● **What to produce**:
In the following material, identify every line holding the string "part" and return it.

(Records with modeling code)
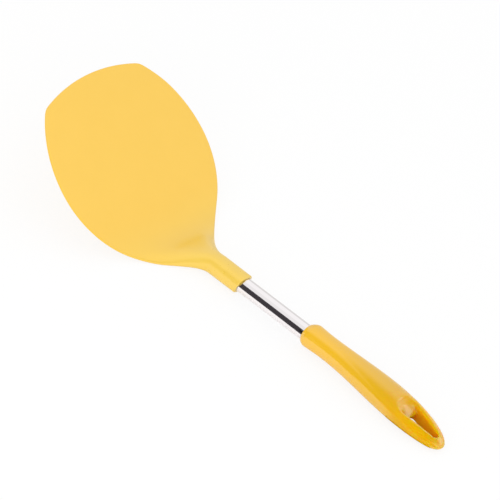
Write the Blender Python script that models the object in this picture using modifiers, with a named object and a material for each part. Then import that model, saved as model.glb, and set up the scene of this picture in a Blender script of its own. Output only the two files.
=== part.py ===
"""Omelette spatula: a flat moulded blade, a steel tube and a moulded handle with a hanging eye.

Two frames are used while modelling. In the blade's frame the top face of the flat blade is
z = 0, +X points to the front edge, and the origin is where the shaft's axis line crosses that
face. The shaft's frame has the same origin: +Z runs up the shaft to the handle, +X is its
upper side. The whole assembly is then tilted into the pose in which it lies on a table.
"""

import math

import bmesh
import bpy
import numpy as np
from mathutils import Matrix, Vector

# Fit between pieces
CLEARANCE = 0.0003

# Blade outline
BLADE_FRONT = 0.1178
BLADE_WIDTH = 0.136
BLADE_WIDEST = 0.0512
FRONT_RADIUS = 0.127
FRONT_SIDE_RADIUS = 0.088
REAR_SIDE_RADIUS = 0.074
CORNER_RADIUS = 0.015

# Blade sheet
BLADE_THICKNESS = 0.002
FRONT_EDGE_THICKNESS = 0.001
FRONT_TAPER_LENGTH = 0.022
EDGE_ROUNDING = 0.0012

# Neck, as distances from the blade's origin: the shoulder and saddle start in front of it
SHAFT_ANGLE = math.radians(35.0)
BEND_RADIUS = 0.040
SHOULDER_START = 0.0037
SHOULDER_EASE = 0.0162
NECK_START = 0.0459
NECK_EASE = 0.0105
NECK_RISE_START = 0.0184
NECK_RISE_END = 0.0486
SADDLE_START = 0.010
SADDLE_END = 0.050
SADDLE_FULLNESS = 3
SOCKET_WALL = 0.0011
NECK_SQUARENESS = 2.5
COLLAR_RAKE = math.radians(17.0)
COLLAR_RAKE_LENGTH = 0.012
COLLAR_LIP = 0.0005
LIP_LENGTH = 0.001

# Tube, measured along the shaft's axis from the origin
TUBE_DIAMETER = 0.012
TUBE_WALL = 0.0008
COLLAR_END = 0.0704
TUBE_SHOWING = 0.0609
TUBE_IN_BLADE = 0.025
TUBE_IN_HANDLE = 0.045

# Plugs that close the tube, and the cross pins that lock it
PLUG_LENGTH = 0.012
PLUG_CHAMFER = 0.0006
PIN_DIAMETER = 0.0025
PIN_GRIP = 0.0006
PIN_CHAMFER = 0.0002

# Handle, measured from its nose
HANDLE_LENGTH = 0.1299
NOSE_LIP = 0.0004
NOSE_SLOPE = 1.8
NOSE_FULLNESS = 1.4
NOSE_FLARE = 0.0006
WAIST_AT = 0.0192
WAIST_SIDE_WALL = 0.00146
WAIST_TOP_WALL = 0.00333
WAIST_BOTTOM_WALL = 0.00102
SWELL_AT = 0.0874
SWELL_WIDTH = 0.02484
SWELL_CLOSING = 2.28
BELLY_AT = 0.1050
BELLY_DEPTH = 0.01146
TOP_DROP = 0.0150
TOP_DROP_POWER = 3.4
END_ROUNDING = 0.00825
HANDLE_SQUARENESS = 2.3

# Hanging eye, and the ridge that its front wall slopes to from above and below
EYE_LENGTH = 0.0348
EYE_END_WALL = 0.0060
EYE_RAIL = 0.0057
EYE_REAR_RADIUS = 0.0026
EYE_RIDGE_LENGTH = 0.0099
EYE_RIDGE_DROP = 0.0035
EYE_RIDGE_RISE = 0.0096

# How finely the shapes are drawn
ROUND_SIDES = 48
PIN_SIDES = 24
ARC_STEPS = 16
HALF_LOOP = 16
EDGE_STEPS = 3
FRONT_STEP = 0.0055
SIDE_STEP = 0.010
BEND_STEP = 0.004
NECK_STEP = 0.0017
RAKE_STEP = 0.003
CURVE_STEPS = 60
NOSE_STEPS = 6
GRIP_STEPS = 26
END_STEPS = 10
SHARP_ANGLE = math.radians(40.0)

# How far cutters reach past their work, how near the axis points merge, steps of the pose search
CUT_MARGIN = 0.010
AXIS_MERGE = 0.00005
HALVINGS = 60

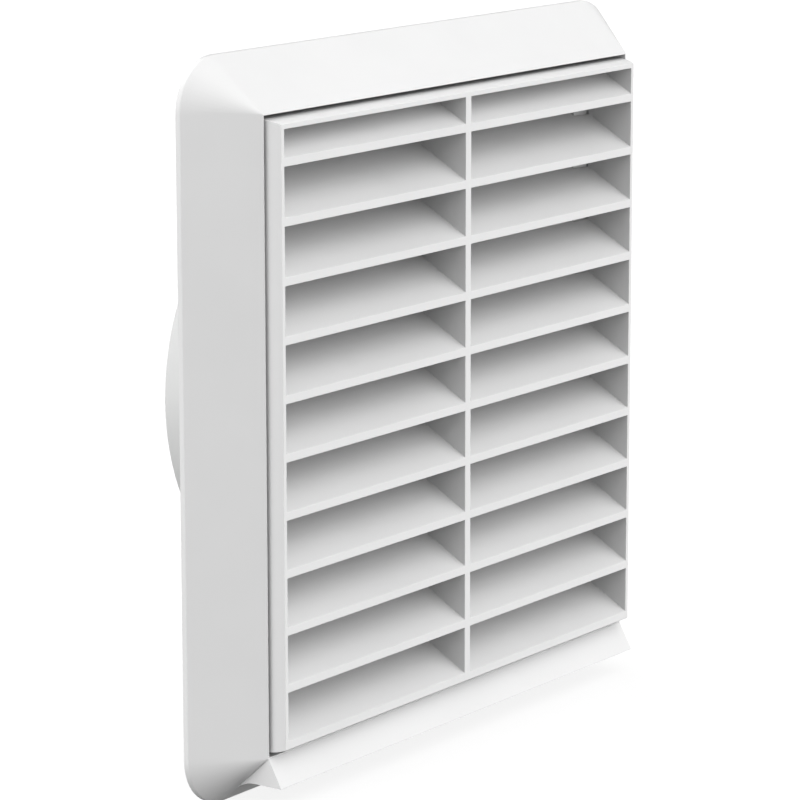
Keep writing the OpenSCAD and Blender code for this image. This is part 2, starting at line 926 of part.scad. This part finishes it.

● **Task answer**:
Write the Blender Python script that models the object in this picture using modifiers, with a named object and a material for each part. Then import that model, saved as model.glb, and set up the scene of this picture in a Blender script of its own. Output only the two files.
=== part.py ===
Keep writing the OpenSCAD and Blender code for this image. This is part 2, starting at line 926 of part.scad. This part finishes it.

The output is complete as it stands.